Yes. In India, any investments in solar power plants can benefit from an important tax incentive – the Accelerated Depreciation (AD) benefit.
It works as follows:
If you are a profit making company, you need to pay corporate tax (35%) on your book profits. While calculating book profits, you add depreciation to your expenses, and thus the profit is reduced to that extent. As the tax is paid on book profit, the more depreciation you are able to add to the expenses, the lower is the tax paid.
Thus, if you are allowed to take a higher depreciation (called Accelerated Depreciation) amount in the first few years, it is obvious that the tax you pay decreases and thus your actual profits and cash flow increase.
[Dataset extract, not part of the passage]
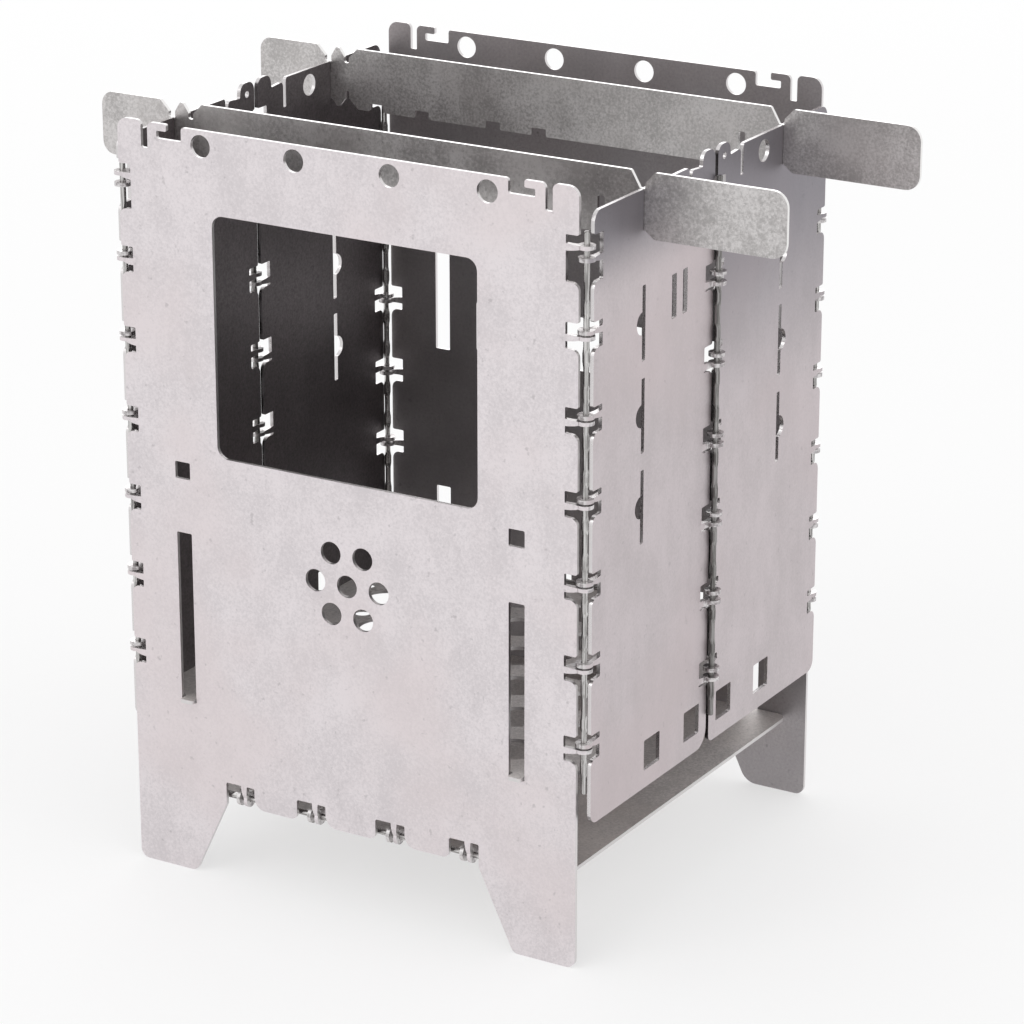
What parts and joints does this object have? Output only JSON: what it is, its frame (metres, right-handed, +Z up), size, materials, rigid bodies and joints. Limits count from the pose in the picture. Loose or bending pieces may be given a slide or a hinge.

Today, according to central government policies, any investment in solar power plants is eligible for an Accelerated Depreciation of 40%. This implies that you can allot 40% of the total project cost as depreciation in the first year, and 40% of the remaining project cost in the subsequent years, and so on.
This results in a very attractive equity payback period.
For industrial and commercial sectors, typically only about 30% of the total cost of a solar power plant is invested as equity, and the rest are from bank loans. With the AD benefits, you get a cash flow incentive of 14% of total project cost the very first year. Thus, almost half (14%/30%) of your equity is already back to you the very first year. In the subsequent two years, the recurring AD benefit pays you back the rest of your equity.
Thus, even without factoring the cash savings from using solar power, the equity payback period for a solar power plant with AD benefits is fewer than three years; with additional cash savings, it can be as low as two years!